The Son set Himself apart as a whole burnt offering through the Spirit to the Father (Heb.9:14), that we too might belong wholly and only to God in Him.

Long Thoughts:

I’m not sure why the ESV translators use the two words “consecrate” and “sanctify” here, but the Greek word is the same. Jesus says that He consecrates / sanctifies / sets Himself apart so that His people might be consecrated / sanctified / set apart in the truth (the truth being the Father’s word, v.17; The Father’s word being, in a sense, all of scripture, and in another sense the message of the gospel, but in the most accurate sense regarding John’s use of it here, I think the Father’s word is the Son’s Father-given witness concerning Himself, the Son’s teaching regarding who He is as the Son of God sent from the Father to manifest the Father to the world).
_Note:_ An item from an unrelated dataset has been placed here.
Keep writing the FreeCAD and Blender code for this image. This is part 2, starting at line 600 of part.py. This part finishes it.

Jesus’ setting apart of Himself seems to refer to the cross. The cross is ultimate and climactic “setting apart”; it is the culmination of Gethsemane’s “not my will but your’s be done,” (which was itself the vocalization of the Son’s constant posture toward the Father, John 5:19-20); it is the temporal and incarnate manifestation of the Son’s eternal and infinite devotion of His whole being to the Father (ie, His love of the Father, ie, His holiness). When the Son gives Himself wholly and without reserve to the Father in the offering of Himself on the cross, He is—beyond all compare—“sanctifying” Himself (not in the sense of making Himself holy when He was not before, but in the sense that His infinite holiness—which is to say, His infinite devotion to and embrace of the Father—is manifest in the event of the cross). And He must complete this setting apart of Himself if His disciples are to be set apart in the truth….now, that is interesting.
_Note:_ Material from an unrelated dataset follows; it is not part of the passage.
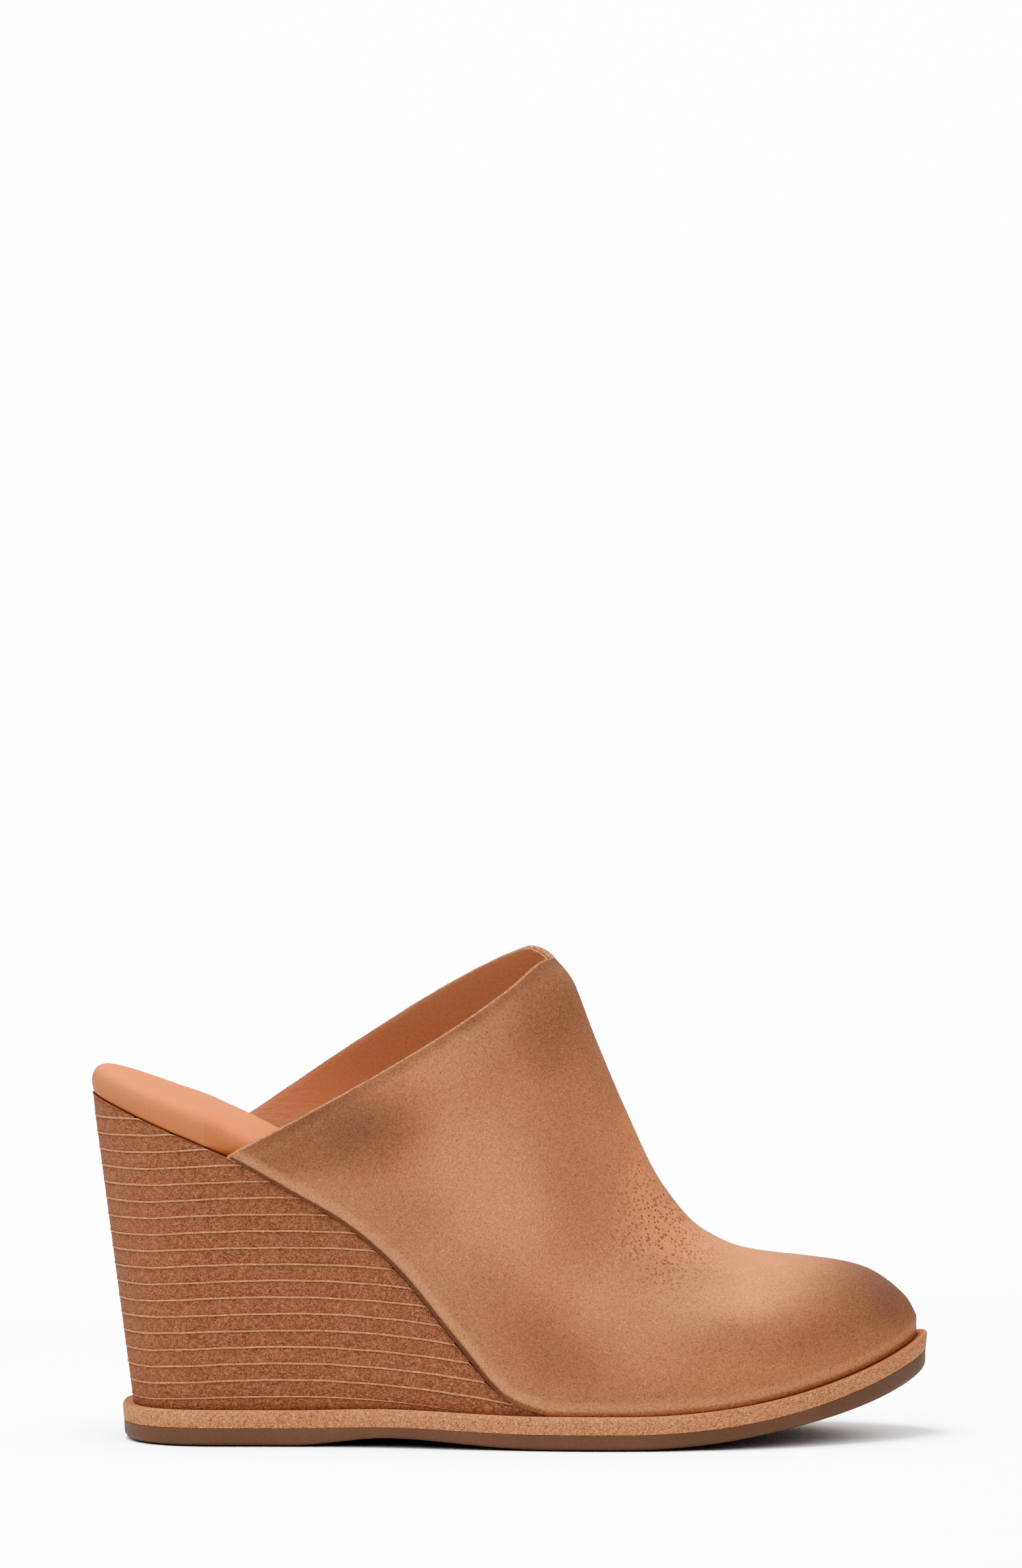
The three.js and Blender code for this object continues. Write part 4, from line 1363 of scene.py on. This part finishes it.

The Son MUST sanctify Himself to the Father on the cross if His people are to be sanctified in the truth. Again, what is the truth in this context? I’ve stated above (and argued in other places) that the truth, the word of God (John 17:17), is nothing other than Christ’s God-given witness to Himself. The “truth” is Who Christ Is as the revelation of the Father to the world (John 8:25-28). So, for Christ’s disciples to be sanctified in the truth is for them to be sanctified in the knowledge of who God is as manifest in the Son.
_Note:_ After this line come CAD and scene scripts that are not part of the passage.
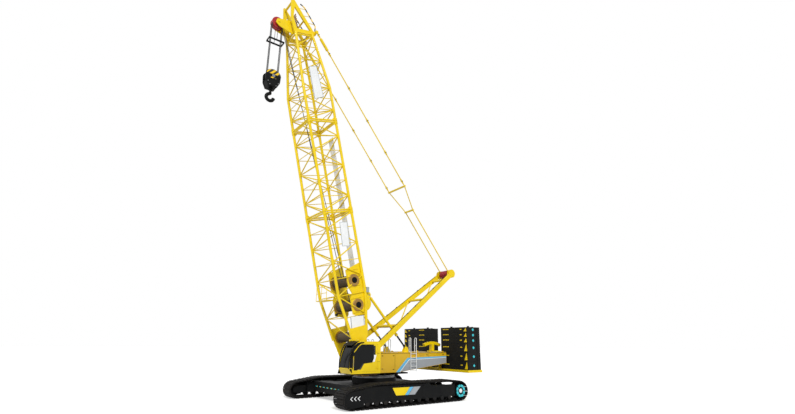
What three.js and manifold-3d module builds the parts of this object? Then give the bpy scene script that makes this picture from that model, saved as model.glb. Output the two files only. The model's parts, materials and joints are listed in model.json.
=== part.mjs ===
// Lattice-boom crawler crane, standing parked with its boom raised and its hook hanging free.
// Millimetres, +X forward, +Y to the machine's left, +Z up. The slewing axis is built at
// x = y = 0 with the ground at z = 0; the finished machine is then centred fore and aft.
import * as THREE from 'three';
import * as BufferGeometryUtils from 'three/addons/utils/BufferGeometryUtils.js';
import Module from 'manifold-3d';

const wasm = await Module();
wasm.setup();

// ---------------------------------------------------------------- driving dimensions
const SEAT_GAP = 0.3;              // gap left between two pieces that rest on each other
const RUN_GAP = 6;                 // clearance round a piece that turns or slides
const PIN_GAP = 0.5;               // clearance between a pin's edges and the flats of its hole

// crawlers
const TRACK_GAUGE = 6960;          // between the middles of the two tracks
const SHOE_WIDTH = 1240;
const TRACK_TOP = 1320;            // top run over the carrier rollers
const SHOE_THICKNESS = 62;
const LINK_THICKNESS = 98;
const LINK_WIDTH = 470;
const SHOE_COUNT = 66;
const IDLER_X = 4170;
const IDLER_WRAP = 540;            // outside radius of the track round the idler
const SPROCKET_X = -4100;
const SPROCKET_WRAP = 615;
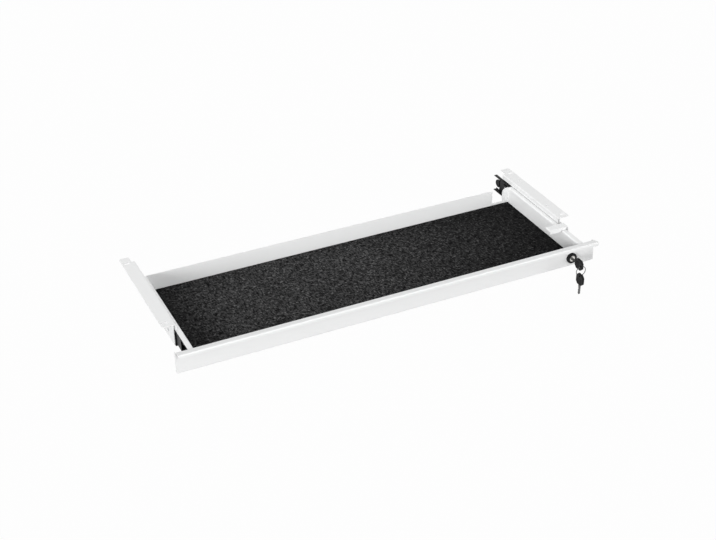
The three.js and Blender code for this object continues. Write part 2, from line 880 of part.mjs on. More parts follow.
// Cam: a flat arm turned to the left, which a quarter turn raises behind the catch
function lockCam() {
  const quarter = Math.PI / 2;
  const tipX = lockX - camLength + camTipRadius;
  const outline = [
    ...arc(lockX, lockZ, camHubRadius, -quarter, quarter, bendSteps * 2),
    ...arc(tipX, lockZ, camTipRadius, quarter, quarter * 3, bendSteps * 2),
  ];
  const eye = camShankWidth / 2 + turningGap;
  const hole = alongY(
    rectangle(lockX - eye, lockZ - eye, lockX + eye, lockZ + eye),
    camFrontY - cutMargin,
    camBackY + cutMargin,
  );
  return meshOf('lock_cam', cut(alongY(outline, camFrontY, camBackY), [hole]), brightSteel);
}

function camScrew() {
  const head = alongY(
    circle(lockX, lockZ, camScrewHeadRadius, smallSides),
    camBackY,
    camBackY + camScrewHeadHeight,
  );
  const shank = alongY(
    circle(lockX, lockZ, camScrewShankRadius, smallSides),
    camBackY - camScrewShankLength,
    camBackY + camScrewHeadHeight / 2,
  );
  const socket = alongY(
    circle(lockX, lockZ, camScrewHeadRadius / 2, hexSides),
    camBackY + camScrewHeadHeight / 2,
    camBackY + camScrewHeadHeight + cutMargin,
  );
  return meshOf('cam_screw', cut(join(head, [shank]), [socket]), brightSteel);
}

// A key lies in a plane of constant X. The place function turns a distance from the end
// of its head and an offset from its middle line into Y and Z.
function keySlab(points, thickness, place) {
  const outline = points.map(([s, t]) => place(s, t));
  return alongX(outline, lockX - thickness / 2, lockX + thickness / 2);
}

function keyHead(name, place) {
  const halfWidth = keyHeadWidth / 2;
  const low = halfWidth - keyHeadChamfer;
  const near = keyHeadChamfer;
  const far = keyHeadLength - keyHeadChamfer;
  const slab = keySlab([
    [0, -low],
    [near, -halfWidth],
    [far, -halfWidth],
    [keyHeadLength, -low],
    [keyHeadLength, low],
    [far, halfWidth],
    [near, halfWidth],
    [0, low],
  ], keyHeadThickness, place);
  const hole = keySlab(
    circle(keyHoleFromEnd, 0, keyHoleRadius, smallSides),
    keyHeadThickness + cutMargin,
    place,
  );
  const tang = keyBladeWidth / 2 + keyTangGap;
  const pocket = keySlab(
    rectangle(keyHeadLength - keyTangLength - keyTangGap, -tang, keyHeadLength + cutMargin, tang),
    keyBladeThickness + keyTangGap * 2,
    place,
  );
  return meshOf(name, cut(slab, [hole, pocket]), blackPlastic);
}

function keyBlade(name, place) {
  const halfWidth = keyBladeWidth / 2;
  const root = keyHeadLength - keyTangLength;
  const tip = keyHeadLength + keyBladeLength;
  const slab = keySlab([
    [root, -halfWidth],
    [tip - keyTipLength, -halfWidth],
    [tip, 0],
    [tip - keyTipLength, halfWidth],
    [root, halfWidth],
  ], keyBladeThickness, place);
  const flat = keyBitPitch * keyBitRunShare;
  const bits = keyBitDepthShares.map((share, i) => {
    const depth = keyBladeWidth * share;
    const slope = depth * keyBitSlopeShare;
    const s = keyHeadLength + keyBitStart + keyBitPitch * i;
    const edge = halfWidth + depth;
    return keySlab([
      [s - flat - slope, edge],
      [s - flat / 2, halfWidth - depth],
      [s + flat / 2, halfWidth - depth],
      [s + flat + slope, edge],
    ], keyBladeThickness + cutMargin, place);
  });
  return meshOf(name, cut(slab, bits), brightSteel);
}

function mainKey() {
  const place = (s, t) => [keyEndY + s, lockZ + t];
  return [keyHead('main_key_head', place), keyBlade('main_key_blade', place)];
}

function spareKey() {
  const place = (s, t) => [ringY + t, spareEndZ - s];
  return [keyHead('spare_key_head', place), keyBlade('spare_key_blade', place)];
}

function keyRing() {
  const geometry = new THREE.TorusGeometry(keyRingRadius, keyRingWire, keyWireSides, keyRingSides);
  geometry.rotateX(Math.PI / 2);
  geometry.translate(lockX, ringY, ringTopZ - keyRingRadius);
  return meshOf('key_ring', solid(geometry), brightSteel);
}

function slide(side, label) {
  return [
    outerRail(side, label),
    railStop(side, label),
    middleRail(side, label),
    innerRail(side, label),
    outerCage(side, label),
    innerCage(side, label),
    ...railScrews(side, label),
    ...trayScrews(side, label),
  ];
}

const drawerSafe = new THREE.Group();
drawerSafe.name = 'under_desk_drawer_safe';
drawerSafe.add(
  leftBracket(),
  rightBracket(),
  lockCatch(),
  ...catchScrews(),
  ...slide(-1, 'left'),
  ...slide(1, 'right'),
  tray(),
  trayBack(),
  trayFront(),
  mat(),
  frontPanel(),
  lockRosette(),
  lockBody(),
  lockNut(),
  lockPlug(),
  lockCam(),
  camScrew(),
  ...mainKey(),
  keyRing(),
  ...spareKey(),
);

export default drawerSafe;
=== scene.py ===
"""Looks of an under desk drawer safe: a shallow steel drawer on telescopic slides with a cam lock.

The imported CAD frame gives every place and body. Sizes in the classes are millimetres in that
frame, and mm() turns them into Blender's metres.
"""

import logging
import math
from collections.abc import Callable, Iterator, Sequence
from contextlib import contextmanager
from dataclasses import dataclass
from enum import Enum
from functools import cached_property
from typing import Any

import bmesh
import bpy
from bpy.types import Material, NodeSocket, Object, World
from mathutils import Matrix, Vector


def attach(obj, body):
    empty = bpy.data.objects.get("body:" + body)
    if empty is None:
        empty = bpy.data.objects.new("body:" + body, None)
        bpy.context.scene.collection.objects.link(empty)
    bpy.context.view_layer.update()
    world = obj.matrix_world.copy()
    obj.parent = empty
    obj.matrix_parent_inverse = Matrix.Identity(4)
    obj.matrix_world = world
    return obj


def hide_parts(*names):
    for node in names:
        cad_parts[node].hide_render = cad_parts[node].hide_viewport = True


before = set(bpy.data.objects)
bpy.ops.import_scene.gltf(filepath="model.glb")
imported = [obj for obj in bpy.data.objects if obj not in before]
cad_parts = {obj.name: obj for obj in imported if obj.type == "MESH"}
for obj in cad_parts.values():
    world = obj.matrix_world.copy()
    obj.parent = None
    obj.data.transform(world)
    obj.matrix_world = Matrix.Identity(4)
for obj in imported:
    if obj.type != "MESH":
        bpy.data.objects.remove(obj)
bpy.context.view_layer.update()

logging.basicConfig(level=logging.INFO, format="%(name)s: %(message)s")
log = logging.getLogger("drawer_safe")

METRES_PER_MM = 0.001
MERGE_DISTANCE = 2e-6  # metres
FOLD_TOLERANCE = 0.01  # how far off a fold line, in millimetres, an edge may lie
ARC_TRIM = 0.01  # what a full half-round end keeps back, so that its arcs don't meet
CLEAR = 2.0  # how far a cutting tool reaches past what it cuts
PIERCE = 3.0  # how far a tool reaches to both sides of a sheet that it pierces
ROUND_SIDES = 48
HOLE_SIDES = 24
HEXAGON = 6
BEND_STEP = math.radians(12)
SMOOTH_ANGLE = math.radians(32)
SIDES = {"left": -1, "right": 1}

# Millimetres in the frame, shared by several pieces.
FACE_Y = -226.5
LOCK_X = 440.0
LOCK_Z = -42.0
LOCK_HOLE = 9.6
WEB_X = 473.9
SLIDE_Z = -35.5
SHEET = 1.2
BRACKET_SHEET = 1.5
RAIL_SCREWS_Y = (-105.5, 118.5)
CATCH_SCREWS_Z = (-24.0, -38.0)
RING_Y = -268.0

Corner = tuple[float, ...]
Pair = tuple[float, float]
Outline = Sequence[Corner]
Colour = tuple[float, float, float, float]


def mm(*values: float) -> Any:
    """Turn millimetres into metres, one number as a float and three as a vector.

    Args:
        values: one length, or the three coordinates of a place.

    Returns:
        The length in metres, or the place as a Vector in metres.
    """
    if len(values) == 1:
        return values[0] * METRES_PER_MM
    return Vector(values) * METRES_PER_MM


def grey(value: float) -> Colour:
    """Give a neutral colour of one linear value."""
    return (value, value, value, 1.0)


def ordered(first: float, second: float) -> Pair:
    """Give two coordinates with the lower one first."""
    return (min(first, second), max(first, second))


def around(middle: float, reach: float = PIERCE) -> Pair:
    """Give the span that reaches equally far to both sides of a coordinate."""
    return (middle - reach, middle + reach)


class Axis(Enum):
    """One of the frame's three directions, along which a profile is run."""

    X = 0
    Y = 1
    Z = 2

    @property
    def vector(self) -> Vector:
        """The direction as a unit vector."""
        return Vector([float(i == self.value) for i in range(3)])

    def place(self, along: float, u: float, v: float) -> Vector:
        """Put a profile's point at a distance along the direction.

        Args:
            along: coordinate on this axis, in millimetres.
            u: the first of the two other coordinates, in the order X, Y, Z.
            v: the second of the two other coordinates.

        Returns:
            The point in metres.
        """
        values = [u, v]
        values.insert(self.value, along)
        return mm(*values)

    def holds(self, edge: Any, point: Vector) -> bool:
        """Tell whether an edge lies on the line that runs this way through a point.

        Args:
            edge: a bmesh edge.
            point: a point of the line, in metres.

        Returns:
            Whether both ends are on it.
        """
        gaps = [end.co - point for end in edge.verts]
        off = [gap - self.vector * gap.dot(self.vector) for gap in gaps]
        return all(distance.length < mm(FOLD_TOLERANCE) for distance in off)


class Kind(Enum):
    """What a choice in edit mode picks out, with the name of its sequence in a bmesh."""

    EDGE = "edges"
    FACE = "faces"


class Join(Enum):
    """How a Boolean puts two solids together."""

    CUT = "DIFFERENCE"
    ADD = "UNION"
    KEEP = "INTERSECT"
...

We are set apart unto God, we are consecrated unto God, we are made His own by grace-given devotion of the soul to Him through the truth about who He is as that truth is manifest in His Son. And Jesus says that this could not happen unless He set Himself apart unto God at the cross. What are we to make of this? I think at least one thing to be said is that we have not truly received the Word of Truth, we have not truly known God in the Son, until we have seen that the crucifixion is part of—indeed, the heart of—that word of truth, that knowledge. God’s word about Himself to His people through His Son is not complete until the Son is crucified and raised again. if we do not know God as the crucified one who rises again, we do not know God. I do not say that we must know that God did this in Christ—we must!—but I say more, I say that we must know that God is this in Christ. We must know that this is who YHWH is. It is the knowledge of who He is by which we are sanctified, consecrated, set apart to Him (John 17:3, 11, etc). And that knowledge, that “word,” that truth is not complete until it includes as its climax the crucifixion of the Beloved Son, who rises again to newness of life.